Tras estas megaexplosiones, los desarrollos armamentísticos nucleares tomaron otro derrotero. La aparición, en los ‘60 y ‘70, de los misiles balísticos intercontinentales, equipados con precisos sistemas de navegación satelital que hacían innecesario lanzar las bombas desde aviones, llevaron a desarrollar dispositivos más pequeños y eficaces, pertrechados con múltiples cabezas nucleares de poca potencia para barrer un área precisa. Así, las grandes bombas tipo B53 o B41 empezaron a quedar obsoletas.

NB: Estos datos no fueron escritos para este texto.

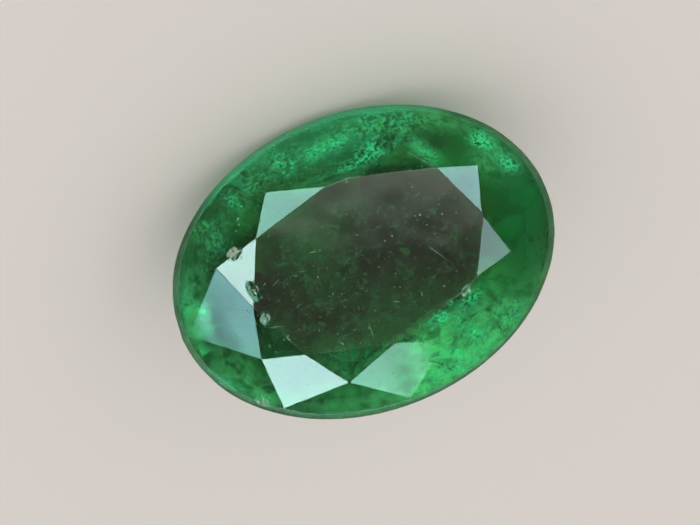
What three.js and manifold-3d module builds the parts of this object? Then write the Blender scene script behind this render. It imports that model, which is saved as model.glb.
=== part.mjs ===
// A loose oval-cut emerald, lying on one facet of its pavilion.
//
// The stone is shaped as a lapidary shapes it: an oval blank with a rounded girdle, from which each
// facet takes away everything outside one plane. It is cut in its own frame, with the girdle's middle
// at z = 0, the table above and the long axis along X, and is then laid down on its rest facet.
// Millimetres, +Z up. The origin is on the surface below the middle of the stone.
import * as THREE from 'three';
import { mergeVertices } from 'three/addons/utils/BufferGeometryUtils.js';
import Module from 'manifold-3d';

// Girdle: a true ellipse seen from above, with a rounded edge left unpolished. Its profile runs up from
// the pavilion to the crown, each point a share of the outline's radius and a height.
const LENGTH = 7.0;
const WIDTH = 5.32;
const GIRDLE_PROFILE = [[0.975, -0.09], [0.995, -0.04], [1, 0.01], [0.995, 0.06], [0.982, 0.13], [0.96, 0.2]];
const GIRDLE_SIDES = 96;

// Crown: an oval brilliant, cut by hand and so not quite regular. The table has eight corners, and each
// star facet has its outer tip between two of them. They run on from each other, first the upper left.
const CROWN_HEIGHT = 0.82;
const TABLE_CORNERS = [
  [-1.60, 1.09], [0.10, 1.54], [1.82, 1.06], [2.28, -0.01],
  [1.72, -1.06], [0.00, -1.55], [-1.56, -1.13], [-2.10, -0.02],
];
const STAR_TIPS = [
  [-1.14, 1.79], [1.27, 1.73], [2.51, 0.83], [2.48, -0.80],
  [0.82, -1.85], [-1.03, -1.88], [-2.31, -0.92], [-2.45, 0.87],
];
const STAR_DROPS = [0.23, 0.19, 0.19, 0.15, 0.23, 0.26, 0.18, 0.21];   // each tip's depth below the table
const CORNER_CUTS = [0, 0.06, 0, 0.02, 0.05, 0.01, 0, 0];    // how much a kite facet takes off its table corner

// Pavilion: three rows of steps, each with a slope from the girdle plane in degrees and a width seen from
// above. The last row ends in a short keel.
const PAVILION_SIDES = 16;
const PAVILION_ROWS = [
  { slope: 56, run: 0.34 },
  { slope: 44, run: 1.35 },
  { slope: 40.5, run: Infinity },
];
const REST_SLOPE = PAVILION_ROWS[1].slope;   // the stone lies on this row's facet at the long side's middle

// Chips in the polished surface: each is a shallow scoop with its centre in the stone's frame, its three
// radii, and how far it is turned about the table's normal, in degrees.
const CHIPS = [
  { centre: [-2.07, 0.97, 1.00], radii: [0.24, 0.12, 0.12], turn: 35 },    // left star, near its outer edge
  { centre: [-2.00, 0.26, 1.08], radii: [0.11, 0.24, 0.16], turn: 12 },    // left edge of the table
  { centre: [-1.98, -0.28, 1.08], radii: [0.09, 0.16, 0.14], turn: -20 },  // corner of the table below it
  { centre: [-2.60, -1.66, 0.30], radii: [0.26, 0.12, 0.16], turn: 30 },   // girdle, lower left
  { centre: [1.48, -1.16, 1.07], radii: [0.16, 0.08, 0.10], turn: 40 },    // table's edge, lower right
];

const EMERALD = { color: 0x23824b, roughness: 0.04, metalness: 0 };

const HALF_LENGTH = LENGTH / 2;
const HALF_WIDTH = WIDTH / 2;
const [LOWER_SHOULDER, LOWER_EDGE] = GIRDLE_PROFILE[0];
const [UPPER_SHOULDER, UPPER_EDGE] = GIRDLE_PROFILE.at(-1);
const TABLE_LEVEL = UPPER_EDGE + CROWN_HEIGHT;
const BLANK_DEPTH = WIDTH;        // more than the pavilion needs
const CUTTER_SIZE = 3 * LENGTH;   // a block larger than the stone

const wasm = await Module();
wasm.setup();

function solidOf(geometry) {
  const bare = geometry.clone();
  bare.deleteAttribute('normal');
  bare.deleteAttribute('uv');
  const merged = mergeVertices(bare, 1e-6);
  return new wasm.Manifold(new wasm.Mesh({
    numProp: 3,
    vertProperties: new Float32Array(merged.attributes.position.array),
    triVerts: new Uint32Array(merged.index.array),
  }));
}

function geometryOf(solid) {
  const mesh = solid.getMesh();
  const geometry = new THREE.BufferGeometry();
  geometry.setAttribute('position', new THREE.BufferAttribute(mesh.vertProperties, 3));
  geometry.setIndex(new THREE.BufferAttribute(mesh.triVerts, 1));
  return geometry;
}

// Takes away what lies outside the plane.
function cutFacet(solid, plane) {
  const block = new THREE.BoxGeometry(CUTTER_SIZE, CUTTER_SIZE, CUTTER_SIZE);
  block.translate(0, 0, CUTTER_SIZE / 2);
  block.applyQuaternion(new THREE.Quaternion().setFromUnitVectors(new THREE.Vector3(0, 0, 1), plane.normal));
  const foot = plane.normal.clone().multiplyScalar(-plane.constant);
  block.translate(foot.x, foot.y, foot.z);
  return solid.subtract(solidOf(block));
}

// A plane through three points, with its normal pointing away from the stone's middle.
function planeThrough(a, b, c) {
  const plane = new THREE.Plane().setFromCoplanarPoints(a, b, c);
  return plane.distanceToPoint(new THREE.Vector3()) > 0 ? plane.negate() : plane;
}

// A point's angle on the circle that the oval is stretched from, and the point at such an angle on an
// ellipse that is a share of the outline.
function ovalAngle(point) {
  return Math.atan2(point.y / HALF_WIDTH, point.x / HALF_LENGTH);
}

function onOval(angle, share, z) {
  return new THREE.Vector3(share * HALF_LENGTH * Math.cos(angle), share * HALF_WIDTH * Math.sin(angle), z);
}

function makeBlank() {
  const profile = [
    [0, -BLANK_DEPTH], [LOWER_SHOULDER, -BLANK_DEPTH],
    ...GIRDLE_PROFILE,
    [UPPER_SHOULDER, 2 * TABLE_LEVEL], [0, 2 * TABLE_LEVEL],
  ];
  const lathe = new THREE.LatheGeometry(profile.map((point) => new THREE.Vector2(...point)), GIRDLE_SIDES);
  lathe.rotateX(Math.PI / 2);
  lathe.scale(HALF_LENGTH, HALF_WIDTH, 1);
  return solidOf(lathe);
}

// Round each table corner there is a star facet, a kite facet that reaches down to the girdle, and two
// upper halves, which fill in below the star's tip.
function cutCrown(blank) {
  const corners = TABLE_CORNERS.map(([x, y]) => new THREE.Vector3(x, y, TABLE_LEVEL));
  const tips = STAR_TIPS.map(([x, y], i) => new THREE.Vector3(x, y, TABLE_LEVEL - STAR_DROPS[i]));
  const count = corners.length;
  const kites = corners.map((corner, i) => {
    const middle = new THREE.Vector3(0, 0, TABLE_LEVEL);
    const inner = corner.clone().addScaledVector(middle.sub(corner).normalize(), CORNER_CUTS[i]);
    return planeThrough(inner, tips[(i + count - 1) % count], tips[i]);
  });
  const feet = kites.map((kite, i) => kiteFoot(kite, tips[(i + count - 1) % count], tips[i]));
  let stone = cutFacet(blank, new THREE.Plane(new THREE.Vector3(0, 0, 1), -TABLE_LEVEL));
  for (let i = 0; i < count; i += 1) {
    const next = (i + 1) % count;
    const below = onOval(ovalAngle(tips[i]), UPPER_SHOULDER, UPPER_EDGE);
    stone = cutFacet(stone, planeThrough(corners[i], corners[next], tips[i]));
    stone = cutFacet(stone, kites[i]);
    stone = cutFacet(stone, planeThrough(tips[i], below, feet[i]));
    stone = cutFacet(stone, planeThrough(tips[i], below, feet[next]));
  }
  return stone;
}

// Where a kite facet comes down to the girdle, midway between the two star tips beside it.
function kiteFoot(kite, tipBefore, tip) {
  const between = onOval(ovalAngle(tipBefore), 1, 0).add(onOval(ovalAngle(tip), 1, 0));
  const foot = onOval(ovalAngle(between), UPPER_SHOULDER, 0);
  foot.z = -kite.distanceToPoint(foot) / kite.normal.z;
  return foot;
}

// Each row's facets lean in from the line where the row above them ends, which keeps the same distance
// from the outline all round.
function cutPavilion(blank) {
  let stone = blank;
  let inset = 0;
  let level = LOWER_EDGE;
  for (const row of PAVILION_ROWS) {
    const slope = THREE.MathUtils.degToRad(row.slope);
    for (let i = 0; i < PAVILION_SIDES; i += 1) {
      const angle = 2 * Math.PI * i / PAVILION_SIDES;
      const edge = onOval(angle, LOWER_SHOULDER, level);
      const outward = new THREE.Vector3(Math.cos(angle) / HALF_LENGTH, Math.sin(angle) / HALF_WIDTH, 0);
      outward.normalize();
      edge.addScaledVector(outward, -inset);
      const normal = outward.clone().multiplyScalar(Math.sin(slope));
      normal.z = -Math.cos(slope);
      stone = cutFacet(stone, new THREE.Plane().setFromNormalAndCoplanarPoint(normal, edge));
    }
    inset += row.run;
    level -= row.run * Math.tan(slope);
  }
  return stone;
}

function cutChips(stone) {
  return CHIPS.reduce((left, chip) => {
    const scoop = new THREE.SphereGeometry(1, 20, 14);
    scoop.scale(...chip.radii);
    scoop.rotateZ(THREE.MathUtils.degToRad(chip.turn));
    scoop.translate(...chip.centre);
    return left.subtract(solidOf(scoop));
  }, stone);
}

function makeEmerald() {
  const stone = cutChips(cutPavilion(cutCrown(makeBlank())));
  const emerald = new THREE.Mesh(geometryOf(stone), new THREE.MeshStandardMaterial(EMERALD));
  emerald.name = 'emerald';
  return emerald;
}

// Tips the stone back onto its rest facet, turns its table to the front, and stands it over the origin.
function layDown(mesh) {
  mesh.rotation.set(-THREE.MathUtils.degToRad(REST_SLOPE), 0, Math.PI, 'ZYX');
  mesh.updateMatrixWorld(true);
  const box = new THREE.Box3().setFromObject(mesh, true);
  const middle = box.getCenter(new THREE.Vector3());
  mesh.position.set(-middle.x, -middle.y, -box.min.z);
  return mesh;
}

const stoneAtRest = new THREE.Group();
stoneAtRest.add(layDown(makeEmerald()));

export default stoneAtRest;
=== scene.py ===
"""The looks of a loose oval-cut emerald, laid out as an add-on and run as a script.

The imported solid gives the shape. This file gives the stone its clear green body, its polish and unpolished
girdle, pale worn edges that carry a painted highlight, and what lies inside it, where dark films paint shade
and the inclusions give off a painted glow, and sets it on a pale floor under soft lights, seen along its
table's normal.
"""

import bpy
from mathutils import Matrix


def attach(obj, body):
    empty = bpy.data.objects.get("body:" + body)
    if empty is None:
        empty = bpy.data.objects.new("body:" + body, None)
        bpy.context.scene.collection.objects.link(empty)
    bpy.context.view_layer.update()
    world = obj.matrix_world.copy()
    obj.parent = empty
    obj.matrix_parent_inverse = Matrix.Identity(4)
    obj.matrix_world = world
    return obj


bl_info = {
    "name": "Oval emerald",
    "version": (1, 0, 0),
    "blender": (4, 5, 0),
    "location": "View3D > Sidebar > Emerald",
    "description": "Finishes a cut emerald, grows the inclusions inside it and lights it on a pale floor",
    "category": "Object",
}

import math
import random

import bmesh
import bpy
from bpy.props import FloatProperty, FloatVectorProperty, IntProperty, PointerProperty
from mathutils import Matrix, Quaternion, Vector
from mathutils.bvhtree import BVHTree

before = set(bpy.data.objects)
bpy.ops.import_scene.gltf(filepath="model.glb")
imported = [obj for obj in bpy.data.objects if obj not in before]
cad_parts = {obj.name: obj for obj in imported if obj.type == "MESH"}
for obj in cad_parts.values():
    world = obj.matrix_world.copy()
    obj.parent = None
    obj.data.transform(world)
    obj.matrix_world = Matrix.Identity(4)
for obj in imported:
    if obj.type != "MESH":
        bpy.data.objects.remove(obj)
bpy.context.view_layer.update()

MM = 0.001

# The photograph, in its 700 x 525 frame: the girdle's middle, its length, and the lean of its long axis.
PHOTO_WIDTH_PX = 700
PHOTO_HEIGHT_PX = 525
GIRDLE_MIDDLE_PX = (363.4, 261.9)
GIRDLE_LENGTH_PX = 393.7
LONG_AXIS_LEAN = math.radians(21.96)

# The cut stone in its own frame, in millimetres.
GIRDLE_BELOW_TABLE = 1.02
HALF_LENGTH = 3.5
HALF_WIDTH = 2.66
GIRDLE_TOP = 0.2            # the rounded girdle's ends, from its middle
GIRDLE_FOOT = -0.12
GIRDLE_START = 0.966        # share of the outline where the facets give way to it
STAR_LEVEL = 0.88           # above this lie the table's edges and the star facets'
FLOOR_GAP = 0.003 * MM      # air between the floor and the facet that lies on it
FLOOR_REACH = 400 * MM
BODY = "root"
STONE_NODE = "emerald"


class StoneFrame:
    """The cut stone's own axes: x along its length, y across it, z out of its table."""

    def __init__(self, mesh):
        areas = {}
        for face in mesh.polygons:
            key = tuple(round(c, 3) for c in face.normal)
            areas[key] = areas.get(key, 0) + face.area
        self.z = Vector(max(areas, key=areas.get)).normalized()
        self.x = Vector((-1, 0, 0))
        self.y = self.z.cross(self.x)
        corners = [v.co for v in mesh.vertices]
        spans = [[axis.dot(c) for c in corners] for axis in (self.x, self.y)]
        middle = [(min(span) + max(span)) / 2 for span in spans]
        top = max(self.z.dot(c) for c in corners)
        self.origin = self.x * middle[0] + self.y * middle[1] + self.z * (top - GIRDLE_BELOW_TABLE * MM)
        self.length = max(spans[0]) - min(spans[0])

    def point(self, x, y, z):
        """A point given in millimetres in the stone's own frame."""
        return self.origin + (self.x * x + self.y * y + self.z * z) * MM

    def seen(self, right, up):
        """A direction given by how far it goes to the right and up in the photograph."""
        c, s = math.cos(LONG_AXIS_LEAN), math.sin(LONG_AXIS_LEAN)
        return self.x * (right * c + up * s) + self.y * (up * c - right * s)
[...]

A pesar de que aún hay en manos de los cinco países que forman el Consejo de Seguridad de la ONU suficiente arsenal atómico como para destruir el planeta, las nuevas generaciones ya no conviven con el temor a una guerra atómica masiva. La desaparición del bloque comunista y su fragmentación en múltiples países incorporados al capitalismo detuvo la carrera armamentística nuclear entre las potencias principales y trasladó los temores sobre el uso bélico de la energía atómica a otros imaginarios. En la actualidad las preocupaciones mundiales giran sobre dos ejes: por una parte, el riesgo de que algunos de los países periféricos que disponen de armas nucleares las usen para dirimir conflictos territoriales con sus vecinos, como el caso del enfrentamiento entre India y Pakistán por la región de Cachemira, o más recientemente en el conflicto entre Israel, país que dispone de un nutrido arsenal atómico, e Irán, al que se acusa de estar llevando adelante un programa nuclear con fines bélicos. Por otra parte, y en una hipótesis que parece más improbable por la enorme complejidad que tiene el manejo de cualquier dispositivo nuclear, desde hace años se especula con la posibilidad de que algún grupo terrorista consiga un artefacto atómico o un poco de plutonio y lo utilice para atentar contra intereses occidentales. Desgraciadamente, ambas preocupaciones quieren ser utilizadas por los poderosos de siempre, como en tantas ocasiones, para invadir y saquear territorios ajenos bajo la excusa de la posible existencia de armas de destrucción masiva en manos de sanguinarios dictadores.